U-M study: Brain over-activity keeps autistic children from adapting in social settings
Autism is a group of developmental brain disorders that refer to a wide range of levels of impairment and symptoms including social impairment, communication difficulties and repetitive and stereotyped behaviors.
Angele Cesere | AnnArbor.com file photo
The study monitored 32 children and teens with autism and 56 youth without autism through MRI imaging while the subjects were exposed to a set of facial images with different expressions.
Teens diagnosed with autism spectrum disorders did not adjust as well to new faces as non-autistic teens, according to the study.
In the youth not diagnosed with autism, researchers found activity in the amygdala decreased during the session as the children were shown image after image of the faces.
For autistic youth, activity in the amygdala was sustained throughout the entire session, which U-M researchers say means habituating to a certain situation is much more difficult.
Habituation is the process by which the brain becomes accustomed to a certain situation -- in the same way that a person could tune out a clock ticking in a room, according to the researchers.
“We could imagine how distressing failure to habituate would be in that case. Amygdala habituation helps us become accustomed to familiar social situations so we're not always on alert.
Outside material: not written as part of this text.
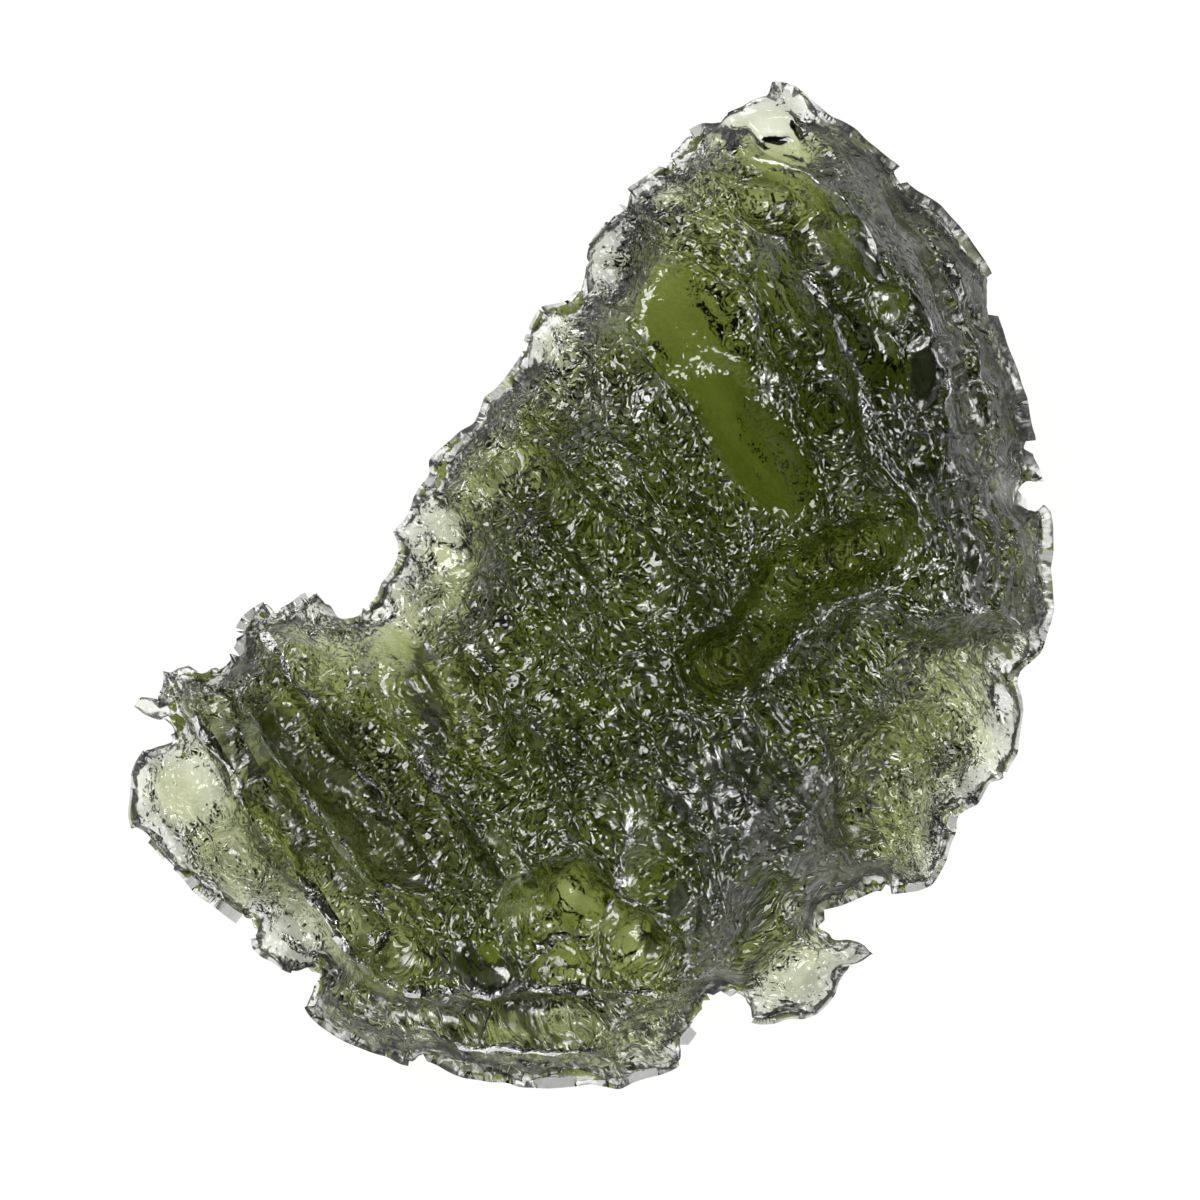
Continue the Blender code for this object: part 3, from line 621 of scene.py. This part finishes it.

This study is one of the first to show that this process is altered in teens with autism spectrum disorders,” according to a statement from the lead author of the study, Johnna Swartz, a graduate student in U-M's Department of Psychology.
Continued arousal and reaction to a situation often leads to distress, researchers say.
“They may find it distressing to look at and interact with other people. If kids find it distressing to watch and engage in social situations from an early age, they will disengage from them and miss many opportunities to learn about the social world,” said Christopher Monk, a professor in U-M’s Department of Psychology and a research associate professor at the Center for Human Growth and Development.